You can read the full statement here.

Update 2: Unity has now responded with a blog post of its own that disputes Improbable's account of the situation and states emphatically, "Improbable's blog is incorrect."

Unity offers a detailed breakdown of what's happened over the past year-plus, though it starts out by clarifying, "Projects that are currently in production or live using SpatialOS are not affected by any actions we have taken with Improbable. If a game developer runs a Unity-based game server on their own servers or generic cloud instances (like GCP, AWS or Azure), they are covered by our EULA. We have never communicated to any game developer that they should stop operating a game that runs using Improbable as a service."

It goes on to explain the background of the situation, claiming that despite discussions between the two sides, "Improbable chose an approach which doesn't involve partnering with Unity, but instead involves making unauthorized and improper use of Unity's technology and name in connection with the development, sale, and marketing of its own products. More than a year ago, we told Improbable in person that they were in violation of our Terms of Service or EULA. Six months ago, we informed Improbable about the violation in writing. Recent actions did not come as a surprise to Improbable; in fact, they've known about this for many months."

Unity explains that, two weeks ago, it turned off Improbable's Unity Engine license keys, saying it didn't take the matter lightly but that Improbable had "left us no choice. This was the only course of action to protect the integrity and value of our technology and Unity developers."

"We believe that even though Improbable is violating our EULA, game developers should never pay the price for that," Unity said. "We have been clear with Improbable that games currently in production and/or games that are live are unaffected, and we would have expected them to be honest with their community about this information. Unfortunately, this information is misrepresented in Improbable's blog."

Unity's blog post goes on to provide further details and discuss changes to its EULA. You can read about that in full here. The original story follows.

A dispute between Unity and the developer of the middleware SpatialOS is impacting developers. Studios have had to pull their games due to the conflict, and SpatialOS developer Improbable has strong words for Unity's approach.

In a blog post, Improbable explained that a change in Unity's terms of service puts SpatialOS games in breach of the license terms. In fact, it suggests that Unity clarified directly to the company that the change in the TOS was specifically to disallow services like theirs to work in the Unity engine. It says Unity also revoked the license due to another breach in an unspecified manner. Other engines remain unaffected.

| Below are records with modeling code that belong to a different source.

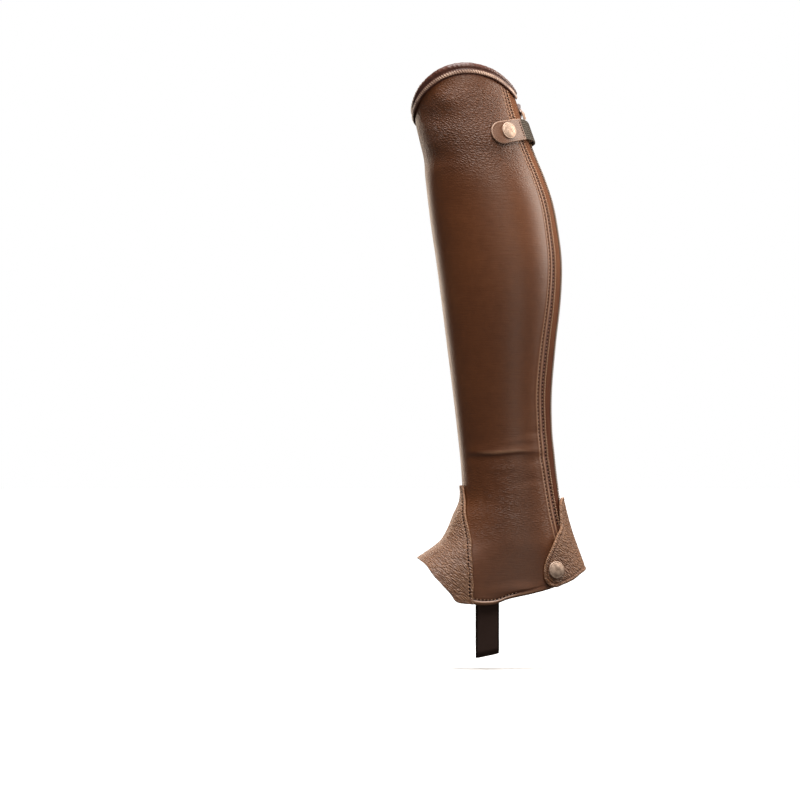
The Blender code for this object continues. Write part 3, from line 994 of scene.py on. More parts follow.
class Finish(Nodes):
    """A material of the half chap and the ways it is patterned."""

    def __init__(self, name, **constants):
        self.material = bpy.data.materials.new(name)
        self.material.use_nodes = True
        super().__init__(self.material.node_tree)
        self.shader = self.tree.nodes["Principled BSDF"]
        for socket, value in constants.items():
            self.shader.inputs[socket.replace("_", " ")].default_value = value
        self.place = self.add("ShaderNodeTexCoord", output="Object")

    def set(self, socket, value):
        self.tree.links.new(value.socket, self.shader.inputs[socket])

    def stretched(self, vector, sizes, turn=(0.0, 0.0, 0.0)):
        """A vector in which a pattern is so many times as large along each turned axis."""
        inputs = {"Vector": vector, "Rotation": tuple(np.radians(turn)), "Scale": sizes}
        return self.add("ShaderNodeMapping", {"vector_type": "TEXTURE"}, inputs)

    def cloth(self):
        """The mm across the cloth, the mm along it and the mm from its rim."""
        return self.add("ShaderNodeAttribute", {"attribute_name": "cloth"}, output="Vector")

    def noise(self, scale, detail=2.0, rough=0.5, vector=None):
        vector = vector or self.place
        inputs = {"Vector": vector, "Scale": scale, "Detail": detail, "Roughness": rough}
        return self.add("ShaderNodeTexNoise", inputs=inputs)

    def pebbles(self, size, vector=None):
        """Rounded grains of a size in mm, 1 on their crowns and 0 in the creases between them."""
        vector = vector or self.place
        scale = 1000 / size
        drift = self.add(
            "ShaderNodeTexNoise", inputs={"Vector": vector, "Scale": scale * 0.9}, output="Color"
        )
        moved = self.add(
            "ShaderNodeVectorMath",
            {"operation": "MULTIPLY_ADD"},
            {0: drift, 1: (GRAIN_WANDER / scale,) * 3, 2: vector},
        )
        edge = self.add(
            "ShaderNodeTexVoronoi",
            {"feature": "DISTANCE_TO_EDGE"},
            {"Vector": moved, "Scale": scale},
        )
        return edge.within(0.0, GRAIN_CROWN)

    def blend(self, factor, first, second):
        settings = {"data_type": "RGBA", "blend_type": "MIX"}
        return self.add("ShaderNodeMix", settings, {0: factor, 6: first, 7: second}, output=2)

    def dress(self, tone, roughness, height=None, depth=0.0):
        """Colour the surface, bump it by a height from 0 to 1 times a depth in mm, and return the
        material."""
        self.set("Base Color", tone)
        self.set("Roughness", roughness)
        if height:
            inputs = {"Height": height, "Distance": depth * MM, "Strength": 1.0}
            self.set("Normal", self.add("ShaderNodeBump", inputs=inputs))
        return self.material


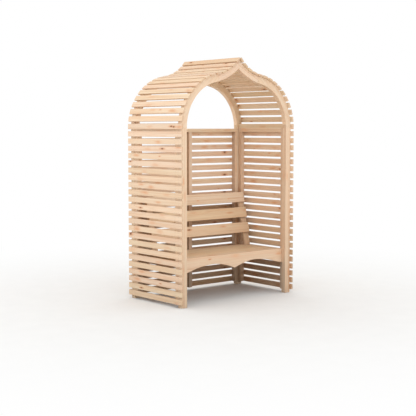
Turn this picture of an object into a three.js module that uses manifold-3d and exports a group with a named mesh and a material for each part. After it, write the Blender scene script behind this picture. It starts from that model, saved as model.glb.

[Update 1: Improbable has now published another blog post in which it accepts some of the blame alongside Unity but suggests the problems are deeper and could have involved any company. It proposes that the games industry "might need to consider making some changes which hugely increase the rate of innovation and the collective success we could all experience." It doesn't outline any specific solutions, instead seemingly seeking to initiate a dialogue on the subject.]

Going forward, Improbable says it is attempting to negotiate with Unity, and is offering development support to those who use the SpatialOS tech in the meantime, including opening an emergency fund. It's also looking into moving to a different engine as a last resort.

"This is an action by Unity that has immediately done harm to projects across the industry, including those of extremely vulnerable or small scale developers and damaged major projects in development over many years," the company said. "Games that have been funded based on the promise of SpatialOS to deliver next-generation multiplayer are now endangered due to their choice of game engine. Live games are now in legal limbo.

"All customers who entered into a relationship with us and Unity previously did so on the good faith understanding that the terms they signed up to, sometimes years ago, would allow them to be successful and not carry additional charges."